The Deputy Judge stated at para. 11 of his Decision on Costs:While I agree that the cost component was not clearly set out, it seems reasonable that the Defendant could have questioned the offer to determine what costs they were seeking in order to facilitate settlement Since this is meant to encourage parties to settle, it seems reasonable that if a question arises regarding an offer, it should be questioned as opposed to rejected on the basis that the party isn’t sure what it means. If the answer reflects something unreasonable, as feared by the Defendant in this case there are grounds to reject the offer. If reasonable, then it afforded an opportunity for the parties to settle and thereby avoid trial. Since the purpose behind this is to encourage settlement, both parties have a role to play when settlement is offered.
 He concluded that the criteria enumerated in Rule 19.06 had been met and awarded the Respondent $11,500.00 in costs.
 The overriding principles when making a costs order are fairness and reasonableness: Boucher v.
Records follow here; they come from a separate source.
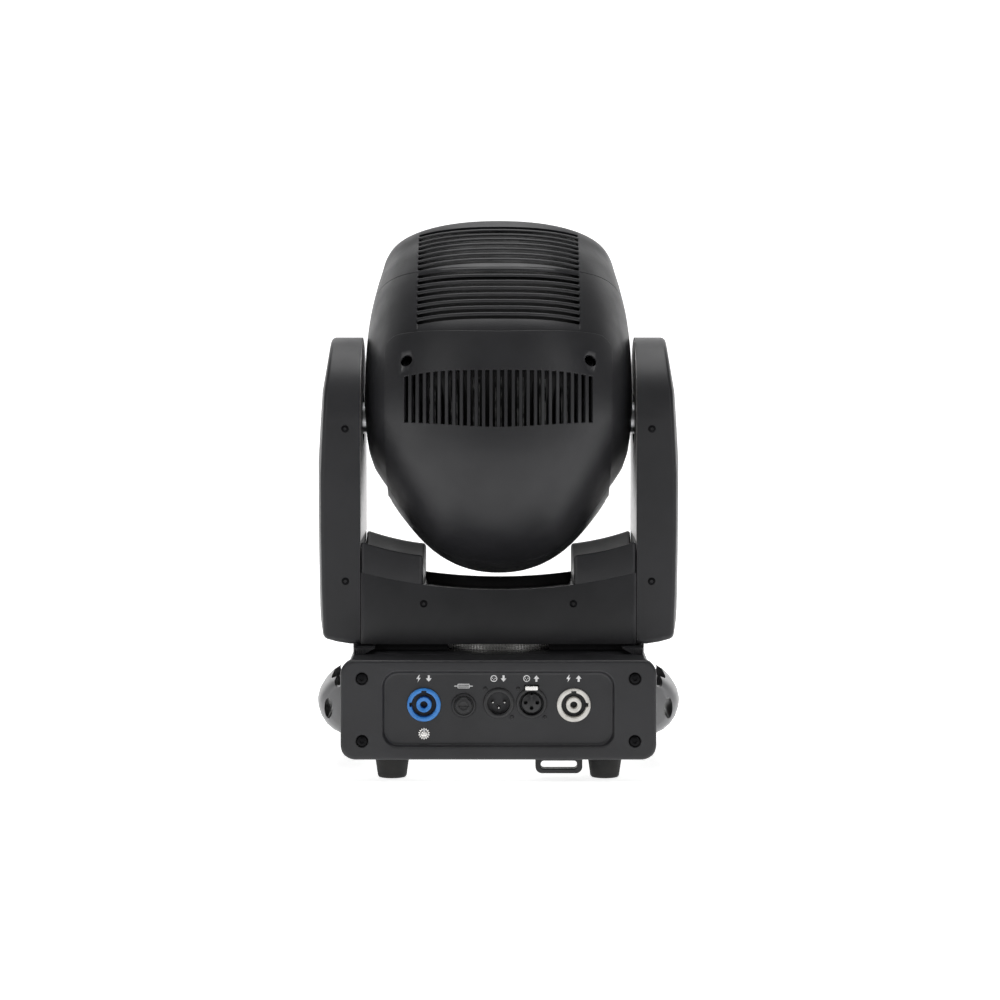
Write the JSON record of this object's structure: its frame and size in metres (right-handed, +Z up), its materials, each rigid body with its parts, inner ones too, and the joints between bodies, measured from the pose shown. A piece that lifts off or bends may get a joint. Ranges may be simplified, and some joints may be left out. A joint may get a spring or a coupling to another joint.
{
  "type": "moving head light",
  "caption": "Moving head stage light: a box base with connectors and handles, a panning yoke and a tilting lamp head with a large front lens.",
  "frame": {"origin": "the pan axis where it meets the underside of the base, at the centre of the clamp fastener holes; the feet reach 16.4 mm below it", "axes": "+Z up along the pan axis, +X to the right seen from the connector side, -Y towards the connector side; the tilt axis is parallel to X"},
  "size_m": [0.278, 0.2536, 0.4167],
  "materials": {
    "bearing_steel": "ground steel",
    "belt_rubber": "toothed belt",
    "black_paint": "satin black",
    "black_plastic": "fine satin moulded grain",
    "black_screw": "black oxide",
    "blue_connector": "semi-gloss blue",
    "bright_metal": "nickel plate",
    "button_plastic": "semi-gloss",
    "circuit_board": "green solder mask",
    "connector_black": "satin black",
    "display_glass": "dark tinted window",
    "foot_rubber": "matt",
    "grip_plastic": "satin grey moulding",
    "inner_cover_paint": "satin black powder coat",
    "led_ceramic": "white board",
    "lens_glass": "clear optical glass",
    "machined_aluminium": "machined",
    "motor_black": "satin",
    "ribbed_metal": "bright machined teeth",
    "white_connector": "semi-gloss off-white",
    "zinc_steel": "zinc plated sheet"
  },
  "bodies": {
    "base": {"base_cover": "black_plastic", "base_chassis": "zinc_steel", "rear_panel": "black_plastic", "front_panel": "black_plastic", "display_window": "display_glass", "display_board": "circuit_board", "safety_anchor": "black_plastic", "feet": "foot_rubber", "handles": "grip_plastic", "pan_bearing": "bearing_steel", "pan_ring": "ribbed_metal", "power_supply": "zinc_steel", "power_inlet": "blue_connector", "power_outlet": "white_connector", "fuse_holder": "connector_black", "data_input": "connector_black", "data_output": "connector_black", "ground_screw": "bright_metal", "end_plate_screws": "black_screw"},
    "yoke": {"arm_cover_right": "black_plastic", "arm_cover_left": "black_plastic", "arm_inner_covers": "inner_cover_paint", "arm_plates": "zinc_steel", "crossbar_cover_rear": "black_plastic", "crossbar_cover_front": "black_plastic", "yoke_frame": "zinc_steel", "pan_spindle": "machined_aluminium", "pan_motor": "motor_black", "pan_belt": "belt_rubber", "tilt_motor": "motor_black", "tilt_belt": "belt_rubber", "tilt_bearings": "bearing_steel", "yoke_screws": "black_screw"},
    "head": {"head_crown": "black_plastic", "head_shell_rear": "black_plastic", "head_shell_front": "black_plastic", "tail_cap": "black_plastic", "lens_bezel": "black_paint", "front_lens": "lens_glass", "head_chassis": "zinc_steel", "heatsink": "machined_aluminium", "led_engine": "led_ceramic", "fan_frame": "motor_black", "wheel_motors": "motor_black", "guide_rods": "bearing_steel", "tilt_axles": "machined_aluminium", "tilt_pulley": "machined_aluminium", "cap_screws": "black_screw"},
    "pan_drive": {"pan_motor_pulley": "machined_aluminium"},
    "tilt_drive": {"tilt_motor_pulley": "machined_aluminium"},
    "menu_button": {"menu_button": "button_plastic"},
    "up_button": {"up_button": "button_plastic"},
    "down_button": {"down_button": "button_plastic"},
    "enter_button": {"enter_button": "button_plastic"},
    "data_latch": {"data_latch": "bright_metal"},
    "fan_rotor": {"fan_rotor": "motor_black"},
    "colour_wheel": {"colour_wheel": "machined_aluminium"},
    "gobo_wheel": {"gobo_wheel": "machined_aluminium"},
    "focus_carriage": {"focus_carriage": "machined_aluminium", "focus_lens": "lens_glass"}
  },
  "joints": [
    {"name": "pan", "type": "hinge", "parent": "base", "child": "yoke", "pos_m": [0, 0, 0.0803], "axis": [0, 0, 1], "range_deg": [-270, 270]},
    {"name": "tilt", "type": "hinge", "parent": "yoke", "child": "head", "pos_m": [0, 0, 0.2489], "axis": [1, 0, 0], "range_deg": [-65, 115]},
    {"name": "pan_motor_spin", "type": "hinge", "parent": "yoke", "child": "pan_drive", "pos_m": [0.082, 0, 0.086], "axis": [0, 0, 1], "range_deg": [-1830, 1830]},
    {"name": "tilt_motor_spin", "type": "hinge", "parent": "yoke", "child": "tilt_drive", "pos_m": [-0.119, 0, 0.106], "axis": [1, 0, 0], "range_deg": [-470, 470]},
    {"name": "menu_press", "type": "slide", "parent": "base", "child": "menu_button", "axis": [0, -1, 0], "range_m": [0, 0.0012], "stiffness_N_per_m": 400, "springref_m": -0.0005},
    {"name": "up_press", "type": "slide", "parent": "base", "child": "up_button", "axis": [0, -1, 0], "range_m": [0, 0.0012], "stiffness_N_per_m": 400, "springref_m": -0.0005},
    {"name": "down_press", "type": "slide", "parent": "base", "child": "down_button", "axis": [0, -1, 0], "range_m": [0, 0.0012], "stiffness_N_per_m": 400, "springref_m": -0.0005},
    {"name": "enter_press", "type": "slide", "parent": "base", "child": "enter_button", "axis": [0, -1, 0], "range_m": [0, 0.0012], "stiffness_N_per_m": 400, "springref_m": -0.0005},
    {"name": "latch_press", "type": "slide", "parent": "base", "child": "data_latch", "axis": [0, 1, 0], "range_m": [0, 0.002], "stiffness_N_per_m": 400, "springref_m": -0.0005},
    {"name": "fan_spin", "type": "hinge", "parent": "head", "child": "fan_rotor", "pos_m": [0, -0.03085, 0.18274], "axis": [0, 0.4226, 0.9063], "continuous": true},
    {"name": "colour_spin", "type": "hinge", "parent": "head", "child": "colour_wheel", "pos_m": [0, 0.02948, 0.2506], "axis": [0, 0.4226, 0.9063], "continuous": true},
    {"name": "gobo_spin", "type": "hinge", "parent": "head", "child": "gobo_wheel", "pos_m": [0, -0.01427, 0.27983], "axis": [0, 0.4226, 0.9063], "continuous": true},
    {"name": "focus_travel", "type": "slide", "parent": "head", "child": "focus_carriage", "axis": [0, 0.4226, 0.9063], "range_m": [-0.014, 0.02]}
  ],
  "couplings": [
    {"joint": "pan_motor_spin", "follows": "pan", "ratio": -6.75},
    {"joint": "tilt_motor_spin", "follows": "tilt", "ratio": 4}
  ]
}
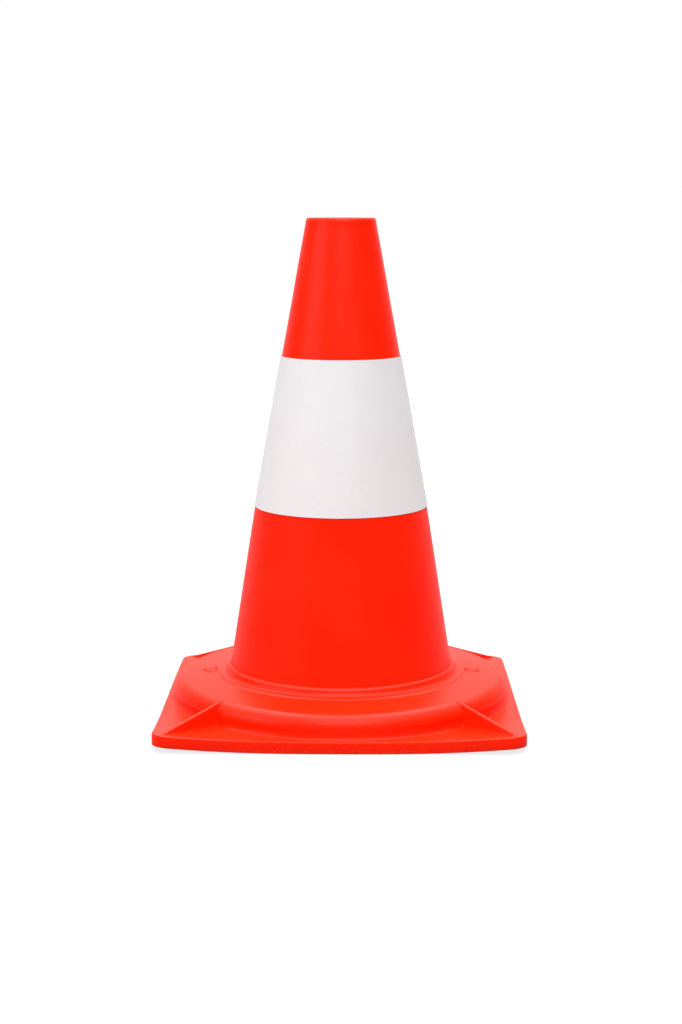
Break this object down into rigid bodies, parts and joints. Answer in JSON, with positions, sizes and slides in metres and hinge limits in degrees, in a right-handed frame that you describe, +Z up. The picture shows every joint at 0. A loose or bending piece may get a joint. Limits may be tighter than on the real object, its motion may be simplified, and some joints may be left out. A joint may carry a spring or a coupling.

Public Accountants Council (2004), 2004 CanLII 14579 (ON CA), 71 O.R. (3d) 291 (C.A.).
 The Deputy Judge concluded, reasonably, that the Appellant had a role to play in settlement negotiation and could have made appropriate inquiries [as to the amount sought for costs]. The Appellant failed to do so at its peril.
 Based on the foregoing, I find that there was no error in principle in the Deputy Judge’s assessment of costs.
First, let me start by saying $11,500 in costs at the Small Claims Court? That may be a new high score.
Second, as I mentioned at the outset of this post, this case is really a textbook on a number of issues, especially those related to long-term disability and frustration. While this blog has a number of posts on the cases mentioned by Justice Gorman, Her Honour’s articulation of the takeaway from each of those cases is spot-on.
This is simply a good decision.
Takeaways for Employees with Labour Pains
The takeaway for employees with labour pains is that if an employer refuses to take you back after an extended medical leave or maternity leave speak with a lawyer. Frustration of contract is a complicated legal issue and can arise in cases of extended absence. That said, in most cases a frustration of contract will not have happened and the termination of your employment may well be wrongful.
Takeaways for Employers with Labour Pains
The takeaway for employers with labour pains is simply because an employee has been absent from employment for an extended period of time does not mean that you can just replace them and hope that everything will go away. This point is especially true in cases where the employer provides, or provides access to, long-term disability benefits as a portion of an employee benefits plan.--
As always, everyone’s situation is different. The above is not intended to be legal advice for any particular situation. It is always prudent to seek professional legal advice before making any decisions with respect to your own case.